● **Objective**
Starting with the line that contains "number, make_post(s, y))" and stopping after the line that contains "if empty is", output every line exactly as it stands.

● **Supplied information**
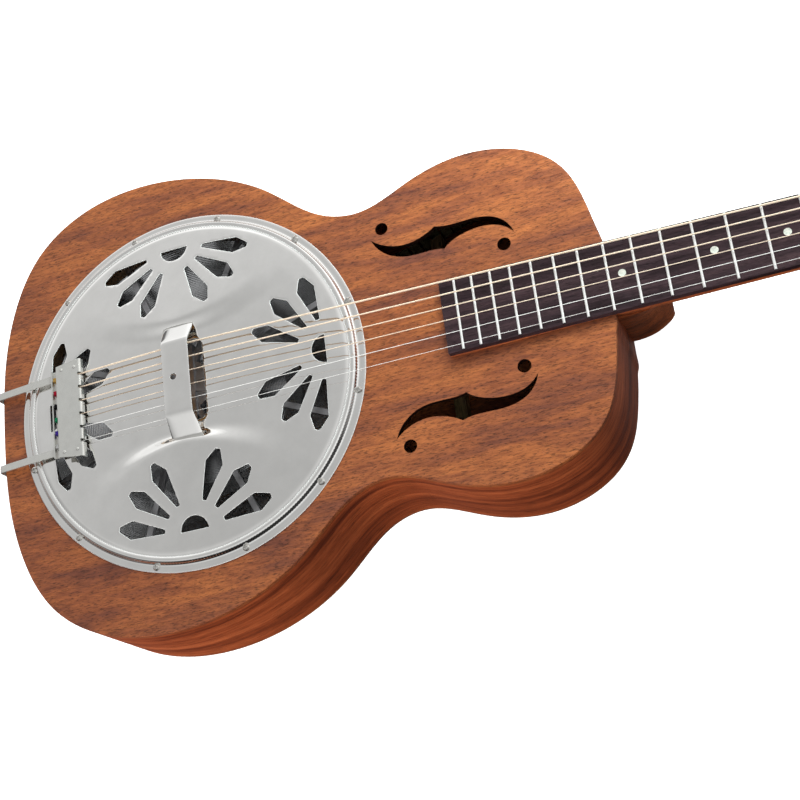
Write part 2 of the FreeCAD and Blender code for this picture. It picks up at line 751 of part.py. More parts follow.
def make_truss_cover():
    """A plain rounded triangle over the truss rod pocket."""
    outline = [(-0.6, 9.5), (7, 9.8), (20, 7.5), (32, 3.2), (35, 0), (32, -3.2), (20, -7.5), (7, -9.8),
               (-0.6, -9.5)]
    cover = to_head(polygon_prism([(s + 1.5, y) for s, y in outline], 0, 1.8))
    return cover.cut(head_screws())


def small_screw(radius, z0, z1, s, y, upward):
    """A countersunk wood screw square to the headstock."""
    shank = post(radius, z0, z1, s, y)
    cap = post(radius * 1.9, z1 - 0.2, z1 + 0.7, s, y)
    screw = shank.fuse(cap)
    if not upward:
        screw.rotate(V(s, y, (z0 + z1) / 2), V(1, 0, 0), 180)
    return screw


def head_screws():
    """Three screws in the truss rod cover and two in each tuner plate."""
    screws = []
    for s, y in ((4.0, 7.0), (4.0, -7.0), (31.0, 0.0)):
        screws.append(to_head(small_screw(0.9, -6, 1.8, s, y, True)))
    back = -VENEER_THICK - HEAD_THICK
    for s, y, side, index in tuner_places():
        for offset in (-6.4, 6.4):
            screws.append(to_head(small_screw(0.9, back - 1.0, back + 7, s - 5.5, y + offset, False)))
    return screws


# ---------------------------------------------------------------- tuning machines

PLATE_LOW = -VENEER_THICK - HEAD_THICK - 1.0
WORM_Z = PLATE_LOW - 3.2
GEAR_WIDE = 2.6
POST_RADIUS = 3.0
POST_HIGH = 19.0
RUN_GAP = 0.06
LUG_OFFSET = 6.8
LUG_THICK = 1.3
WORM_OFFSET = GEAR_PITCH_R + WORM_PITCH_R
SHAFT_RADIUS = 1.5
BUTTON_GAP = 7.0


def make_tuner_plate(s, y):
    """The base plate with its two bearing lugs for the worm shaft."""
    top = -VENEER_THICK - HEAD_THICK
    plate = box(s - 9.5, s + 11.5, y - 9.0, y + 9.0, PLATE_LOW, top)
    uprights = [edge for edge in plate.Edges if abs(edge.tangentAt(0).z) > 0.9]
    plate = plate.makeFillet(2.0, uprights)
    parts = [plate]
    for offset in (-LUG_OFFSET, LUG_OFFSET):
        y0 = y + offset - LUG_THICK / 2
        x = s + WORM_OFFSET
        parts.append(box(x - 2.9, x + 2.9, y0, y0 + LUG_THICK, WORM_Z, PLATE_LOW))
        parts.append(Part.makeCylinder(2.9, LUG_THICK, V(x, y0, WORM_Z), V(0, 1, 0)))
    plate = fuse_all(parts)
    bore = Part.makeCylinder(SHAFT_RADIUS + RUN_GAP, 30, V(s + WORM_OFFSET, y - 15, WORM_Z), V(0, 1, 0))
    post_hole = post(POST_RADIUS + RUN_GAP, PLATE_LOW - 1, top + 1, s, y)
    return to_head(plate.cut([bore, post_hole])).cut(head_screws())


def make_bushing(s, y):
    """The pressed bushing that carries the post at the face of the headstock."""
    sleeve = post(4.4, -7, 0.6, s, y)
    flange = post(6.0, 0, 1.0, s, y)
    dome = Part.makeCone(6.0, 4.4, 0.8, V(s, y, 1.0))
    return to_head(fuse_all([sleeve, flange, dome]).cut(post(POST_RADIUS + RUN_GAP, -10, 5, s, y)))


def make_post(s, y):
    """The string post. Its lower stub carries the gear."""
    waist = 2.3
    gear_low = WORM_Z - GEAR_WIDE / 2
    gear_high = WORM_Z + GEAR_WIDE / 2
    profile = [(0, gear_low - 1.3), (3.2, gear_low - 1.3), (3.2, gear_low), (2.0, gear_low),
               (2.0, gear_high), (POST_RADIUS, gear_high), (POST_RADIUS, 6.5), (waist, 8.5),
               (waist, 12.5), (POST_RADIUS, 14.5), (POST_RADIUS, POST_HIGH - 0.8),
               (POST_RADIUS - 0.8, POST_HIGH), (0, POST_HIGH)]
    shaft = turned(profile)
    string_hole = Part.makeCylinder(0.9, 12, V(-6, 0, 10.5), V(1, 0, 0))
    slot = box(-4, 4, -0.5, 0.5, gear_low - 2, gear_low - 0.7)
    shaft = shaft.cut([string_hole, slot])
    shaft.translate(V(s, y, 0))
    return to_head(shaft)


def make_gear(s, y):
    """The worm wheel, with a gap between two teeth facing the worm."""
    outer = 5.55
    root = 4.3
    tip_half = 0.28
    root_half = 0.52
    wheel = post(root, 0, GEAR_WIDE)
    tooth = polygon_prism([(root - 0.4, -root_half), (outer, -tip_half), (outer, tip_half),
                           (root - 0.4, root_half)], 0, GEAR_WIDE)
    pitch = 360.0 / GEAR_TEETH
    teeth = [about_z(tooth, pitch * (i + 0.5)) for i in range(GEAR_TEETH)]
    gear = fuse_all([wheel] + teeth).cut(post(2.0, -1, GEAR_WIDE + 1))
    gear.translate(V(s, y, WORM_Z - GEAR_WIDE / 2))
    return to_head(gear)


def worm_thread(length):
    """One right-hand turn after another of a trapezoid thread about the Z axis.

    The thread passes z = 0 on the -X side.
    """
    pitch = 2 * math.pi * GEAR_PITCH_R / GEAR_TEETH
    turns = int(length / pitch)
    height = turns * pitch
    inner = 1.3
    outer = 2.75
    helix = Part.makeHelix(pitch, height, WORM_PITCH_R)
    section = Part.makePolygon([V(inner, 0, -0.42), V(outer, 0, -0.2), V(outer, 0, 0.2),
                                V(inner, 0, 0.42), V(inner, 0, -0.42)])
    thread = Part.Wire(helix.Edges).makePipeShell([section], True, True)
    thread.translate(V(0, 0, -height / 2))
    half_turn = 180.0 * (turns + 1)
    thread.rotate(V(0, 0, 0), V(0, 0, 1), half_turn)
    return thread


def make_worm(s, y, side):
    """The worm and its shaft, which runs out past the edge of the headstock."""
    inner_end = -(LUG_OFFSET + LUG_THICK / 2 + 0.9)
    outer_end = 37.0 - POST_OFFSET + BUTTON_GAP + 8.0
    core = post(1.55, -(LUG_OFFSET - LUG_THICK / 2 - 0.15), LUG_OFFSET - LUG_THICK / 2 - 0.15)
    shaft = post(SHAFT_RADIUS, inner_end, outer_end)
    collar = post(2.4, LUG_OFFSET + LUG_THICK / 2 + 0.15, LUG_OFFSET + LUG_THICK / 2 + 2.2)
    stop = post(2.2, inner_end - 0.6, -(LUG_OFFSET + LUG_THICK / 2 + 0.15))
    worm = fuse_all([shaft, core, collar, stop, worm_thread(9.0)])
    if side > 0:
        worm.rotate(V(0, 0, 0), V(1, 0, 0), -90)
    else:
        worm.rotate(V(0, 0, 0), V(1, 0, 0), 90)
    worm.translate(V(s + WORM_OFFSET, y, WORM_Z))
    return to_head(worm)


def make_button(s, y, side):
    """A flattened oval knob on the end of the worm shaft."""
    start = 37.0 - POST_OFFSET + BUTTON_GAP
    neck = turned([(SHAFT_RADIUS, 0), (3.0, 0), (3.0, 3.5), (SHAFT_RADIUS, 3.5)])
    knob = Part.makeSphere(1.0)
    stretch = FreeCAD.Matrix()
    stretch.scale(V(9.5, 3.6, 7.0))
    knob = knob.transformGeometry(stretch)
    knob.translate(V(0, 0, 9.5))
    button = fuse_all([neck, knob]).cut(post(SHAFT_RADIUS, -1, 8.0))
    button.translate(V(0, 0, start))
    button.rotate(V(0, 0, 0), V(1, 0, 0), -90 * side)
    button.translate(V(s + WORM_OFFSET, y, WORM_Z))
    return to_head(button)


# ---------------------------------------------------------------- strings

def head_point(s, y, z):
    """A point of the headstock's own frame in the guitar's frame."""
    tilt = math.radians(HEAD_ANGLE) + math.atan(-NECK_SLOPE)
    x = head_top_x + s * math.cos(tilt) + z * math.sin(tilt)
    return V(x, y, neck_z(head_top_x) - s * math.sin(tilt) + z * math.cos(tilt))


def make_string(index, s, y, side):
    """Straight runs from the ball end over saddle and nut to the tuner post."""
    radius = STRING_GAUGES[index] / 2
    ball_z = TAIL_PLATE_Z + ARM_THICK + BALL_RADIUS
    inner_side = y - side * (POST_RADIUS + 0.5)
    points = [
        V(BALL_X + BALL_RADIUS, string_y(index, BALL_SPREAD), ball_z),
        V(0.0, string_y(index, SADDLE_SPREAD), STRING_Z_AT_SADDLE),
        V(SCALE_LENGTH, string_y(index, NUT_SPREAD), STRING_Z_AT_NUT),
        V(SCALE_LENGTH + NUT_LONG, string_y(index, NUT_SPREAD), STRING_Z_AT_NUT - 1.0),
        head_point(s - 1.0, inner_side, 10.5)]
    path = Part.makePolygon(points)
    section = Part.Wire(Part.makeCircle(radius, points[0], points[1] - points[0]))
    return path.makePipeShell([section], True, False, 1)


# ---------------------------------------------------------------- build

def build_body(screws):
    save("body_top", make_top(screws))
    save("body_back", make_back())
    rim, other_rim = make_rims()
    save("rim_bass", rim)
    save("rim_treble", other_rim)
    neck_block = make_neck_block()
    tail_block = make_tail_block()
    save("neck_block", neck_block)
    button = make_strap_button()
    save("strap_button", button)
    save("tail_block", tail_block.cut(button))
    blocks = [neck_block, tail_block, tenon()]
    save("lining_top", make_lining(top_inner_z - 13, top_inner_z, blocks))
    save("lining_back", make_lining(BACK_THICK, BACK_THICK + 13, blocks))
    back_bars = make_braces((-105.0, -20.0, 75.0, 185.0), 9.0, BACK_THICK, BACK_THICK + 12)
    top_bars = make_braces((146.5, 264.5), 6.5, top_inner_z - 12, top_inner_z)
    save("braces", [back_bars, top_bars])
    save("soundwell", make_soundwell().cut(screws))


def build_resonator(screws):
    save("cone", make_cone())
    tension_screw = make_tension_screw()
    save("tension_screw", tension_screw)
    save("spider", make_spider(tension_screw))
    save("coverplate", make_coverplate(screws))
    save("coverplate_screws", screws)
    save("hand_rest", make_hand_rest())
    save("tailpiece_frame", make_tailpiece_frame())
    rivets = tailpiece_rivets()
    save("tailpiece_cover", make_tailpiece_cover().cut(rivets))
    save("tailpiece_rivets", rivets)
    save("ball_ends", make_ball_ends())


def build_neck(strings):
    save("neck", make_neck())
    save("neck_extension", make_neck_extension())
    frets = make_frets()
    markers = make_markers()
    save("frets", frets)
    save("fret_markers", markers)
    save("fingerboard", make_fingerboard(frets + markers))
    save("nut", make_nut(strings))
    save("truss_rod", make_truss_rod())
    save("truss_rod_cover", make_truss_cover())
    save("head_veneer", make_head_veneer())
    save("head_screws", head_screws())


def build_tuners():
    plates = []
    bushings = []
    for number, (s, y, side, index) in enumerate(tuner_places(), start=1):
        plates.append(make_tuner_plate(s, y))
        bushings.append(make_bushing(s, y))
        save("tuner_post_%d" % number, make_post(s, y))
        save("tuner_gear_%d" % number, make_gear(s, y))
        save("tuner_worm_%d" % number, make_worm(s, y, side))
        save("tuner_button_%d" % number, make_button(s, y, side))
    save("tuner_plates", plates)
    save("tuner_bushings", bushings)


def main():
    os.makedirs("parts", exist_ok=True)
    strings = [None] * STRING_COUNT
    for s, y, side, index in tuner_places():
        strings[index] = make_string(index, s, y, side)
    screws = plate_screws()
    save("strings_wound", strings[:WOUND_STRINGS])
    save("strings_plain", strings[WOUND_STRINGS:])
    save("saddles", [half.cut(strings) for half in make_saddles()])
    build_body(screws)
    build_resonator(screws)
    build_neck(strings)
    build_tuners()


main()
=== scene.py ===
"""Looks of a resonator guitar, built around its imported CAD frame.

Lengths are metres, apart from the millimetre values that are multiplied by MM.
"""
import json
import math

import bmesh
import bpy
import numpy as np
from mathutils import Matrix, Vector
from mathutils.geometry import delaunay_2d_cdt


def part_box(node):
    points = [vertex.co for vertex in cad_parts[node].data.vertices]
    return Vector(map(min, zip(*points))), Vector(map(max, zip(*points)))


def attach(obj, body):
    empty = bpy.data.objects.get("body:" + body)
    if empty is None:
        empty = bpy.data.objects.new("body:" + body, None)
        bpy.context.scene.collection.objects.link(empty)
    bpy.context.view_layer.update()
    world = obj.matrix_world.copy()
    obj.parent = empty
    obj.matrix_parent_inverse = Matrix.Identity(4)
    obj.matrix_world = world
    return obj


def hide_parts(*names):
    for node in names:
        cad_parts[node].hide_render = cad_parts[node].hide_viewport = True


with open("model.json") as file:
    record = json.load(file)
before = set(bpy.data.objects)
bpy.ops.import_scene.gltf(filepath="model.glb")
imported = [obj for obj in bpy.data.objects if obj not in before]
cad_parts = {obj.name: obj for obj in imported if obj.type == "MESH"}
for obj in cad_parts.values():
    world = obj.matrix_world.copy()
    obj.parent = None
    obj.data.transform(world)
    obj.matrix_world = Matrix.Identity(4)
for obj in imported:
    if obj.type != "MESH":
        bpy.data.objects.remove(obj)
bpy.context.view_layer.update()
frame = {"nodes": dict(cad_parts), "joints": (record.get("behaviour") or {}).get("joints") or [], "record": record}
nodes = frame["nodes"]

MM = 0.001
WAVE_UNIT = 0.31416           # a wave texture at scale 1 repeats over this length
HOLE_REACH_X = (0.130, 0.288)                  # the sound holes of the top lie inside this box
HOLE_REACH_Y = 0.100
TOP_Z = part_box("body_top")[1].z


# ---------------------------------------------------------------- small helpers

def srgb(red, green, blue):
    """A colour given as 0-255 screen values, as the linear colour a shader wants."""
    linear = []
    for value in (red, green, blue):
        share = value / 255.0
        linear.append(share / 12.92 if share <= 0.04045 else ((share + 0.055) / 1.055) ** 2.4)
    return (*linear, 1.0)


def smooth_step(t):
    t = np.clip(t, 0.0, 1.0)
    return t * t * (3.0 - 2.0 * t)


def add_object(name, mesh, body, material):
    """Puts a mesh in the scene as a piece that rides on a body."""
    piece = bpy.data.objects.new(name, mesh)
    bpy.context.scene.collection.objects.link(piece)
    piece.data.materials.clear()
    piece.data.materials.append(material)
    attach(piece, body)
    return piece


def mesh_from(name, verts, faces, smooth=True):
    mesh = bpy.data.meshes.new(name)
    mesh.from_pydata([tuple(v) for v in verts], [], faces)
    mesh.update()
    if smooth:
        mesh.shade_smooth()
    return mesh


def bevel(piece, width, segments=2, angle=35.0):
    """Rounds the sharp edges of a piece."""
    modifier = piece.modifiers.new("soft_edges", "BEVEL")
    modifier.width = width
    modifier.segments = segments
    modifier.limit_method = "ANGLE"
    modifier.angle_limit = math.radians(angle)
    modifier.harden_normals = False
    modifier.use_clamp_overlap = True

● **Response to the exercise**
        save("tuner_post_%d" % number, make_post(s, y))
        save("tuner_gear_%d" % number, make_gear(s, y))
        save("tuner_worm_%d" % number, make_worm(s, y, side))
        save("tuner_button_%d" % number, make_button(s, y, side))
    save("tuner_plates", plates)
    save("tuner_bushings", bushings)


def main():
    os.makedirs("parts", exist_ok=True)
    strings = [None] * STRING_COUNT
    for s, y, side, index in tuner_places():
        strings[index] = make_string(index, s, y, side)
    screws = plate_screws()
    save("strings_wound", strings[:WOUND_STRINGS])
    save("strings_plain", strings[WOUND_STRINGS:])
    save("saddles", [half.cut(strings) for half in make_saddles()])
    build_body(screws)
    build_resonator(screws)
    build_neck(strings)
    build_tuners()


main()
=== scene.py ===
"""Looks of a resonator guitar, built around its imported CAD frame.

Lengths are metres, apart from the millimetre values that are multiplied by MM.
"""
import json
import math

import bmesh
import bpy
import numpy as np
from mathutils import Matrix, Vector
from mathutils.geometry import delaunay_2d_cdt


def part_box(node):
    points = [vertex.co for vertex in cad_parts[node].data.vertices]
    return Vector(map(min, zip(*points))), Vector(map(max, zip(*points)))


def attach(obj, body):
    empty = bpy.data.objects.get("body:" + body)
    if empty is None:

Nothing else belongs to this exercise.